Indigenisation will continue: Zanu-PF
Bulawayo - Zimbabwean President Robert Mugabe's party on Friday vowed to press ahead with a controversial "indigenisation" policy forcing foreign firms to cede a majority stake to locals.
"Zimbabwe cannot achieve any real and sustainable democracy for as long as its natural resources remain in the hands of foreigners and serve foreign interests and economies," said a document handed to about 3 000 delegates at a Zanu-PF conference.
A large number of foreign firms missed the September 25 deadline to submit proposals to the government on how they plan to release their shares by 2015.
The document said: "Zanu-PF indigenisation policy is a legitimate affirmative action measure to benefit indigenous citizens disadvantaged by unfair discrimination on the grounds of race and denied participation and benefit in their economy."
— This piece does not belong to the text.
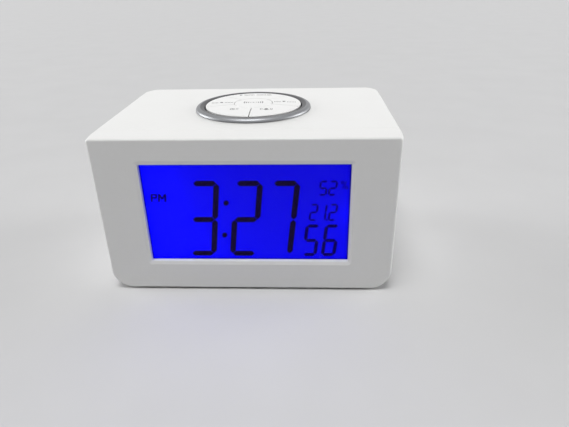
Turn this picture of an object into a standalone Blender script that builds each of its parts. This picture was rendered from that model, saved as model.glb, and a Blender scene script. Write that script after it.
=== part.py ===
"""Talking alarm clock: a white plastic case with a backlit display window, a round
dial of six speech keys in a chrome ring on top, a rear speaker and a battery bay.

Metres, +Z up. The origin is on the table under the middle of the case. The display
faces -Y, and the case is as wide along X as it looks from the front.
"""

import math

import bmesh
import bpy
from mathutils import Matrix, Vector

# Clearances used everywhere
gap = 0.0003
overrun = 0.0010
bond = 0.0004

# Case
body_width = 0.1350
body_depth = 0.0970
body_height = 0.0745
wall = 0.0022
bezel_depth = 0.0140
front_taper = 0.0013
base_corner_radius = 0.0095
top_corner_radius = 0.0014
back_corner_radius = 0.0090
edge_fillet = 0.0012
corner_steps = 7

# Feet
foot_radius = 0.0045
foot_height = 0.0008
foot_pocket_depth = 0.0009
foot_margin = 0.0035
front_foot_margin = 0.0014
rear_foot_margin = 0.0080

# Case screws, and the wells that they sit in
column_wall = 0.0012
column_margin = 0.0033
column_spacing = 0.0024
well_clearance = 0.0005
head_seat = 0.0025
bezel_boss_wall = 0.0020
case_screw_head_radius = 0.0025
case_screw_head_height = 0.0018
case_screw_radius = 0.0013
case_screw_length = 0.0110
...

Mugabe's partner in the unity government, Prime Minister Morgan Tsvangirai, has warned that the law would discourage investment.
But the document entitled "Understanding the Indigenisation and Economic Empowerment Programme" argues that the law is meant help Zimbabweans "control and determine the exploitation of their resources."
In his opening address on Thursday, Mugabe who is a staunch supporter of the regulation, said the indigenisation policy would not be reversed.
The law targets companies valued at €369 000 or more, particularly mining and financial firms.
A few companies, including British owned Old Mutual and giant mining firm ZimPlat, have struck deals with the state on how to distribute the shares.